The program will automatically switch to the "Decision Tree" page after creating the tree. On this page you can view the obtained decision tree, create a report or export tree to .TXT file.

Using BI Functions: WHAT-IF

Use Decision Rules and Decision Trees for WHAT-IF analysis

Now after you've created rules or decision trees, you can use them not only for your reports and analysis, but you also can use the obtained data for fast WHAT-IF analysis of a case.

To perform WHAT-IF analysis, go to the "WHAT-IF" page. You will see the list of fields you've selected for initial query.

For example: you've created rules describing clients with high risk of bad debt. Now you can analyse information about a new client with just a few clicks: input the data you have about the new customer into the corresponding fields, make sure that option "Use Rules" is marked in the "Analyse Case Options" dialog ( button at "WHAT-IF" page ) and press the "Analyse" button . If some rules correspond to the inputed data, they will be displayed in the list below, grouped by classes they describe. Now you will know how much the new client has incommon with clients with high risk of bad debt.  You also can see charts representing results in graphical way.

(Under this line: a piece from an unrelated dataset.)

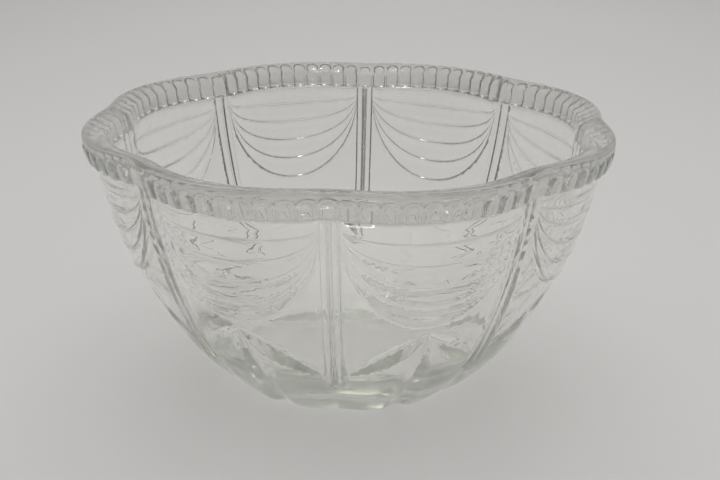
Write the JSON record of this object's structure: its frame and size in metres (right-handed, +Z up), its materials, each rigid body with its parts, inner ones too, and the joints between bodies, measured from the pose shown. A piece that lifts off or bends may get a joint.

Use  Decision Rules and Decision Trees to search a database or test obtained data

You also can apply the obtained rules and decision trees to search for target records in a database. Continuing the example with clients with high risk of bad debt described above, after creating rules or decision trees you will have to go to the "Search a database" page and make sure that in options dialog the "Use Rules" option is selected. Now upload the target database ( button). Press the "Search"   button at the "Search a Database" page and select rules you want to use for the search. To receive records described by any of selected rules, mark the "Join Rules with OR" option. If you want to select records described by each of rules, select the "Join Rules with AND" option. Now press the "Process Query" button. You will see a list of records and their number.

If you don't receive any records, try to change the list of rules, or mark the "Join Rules with OR" option.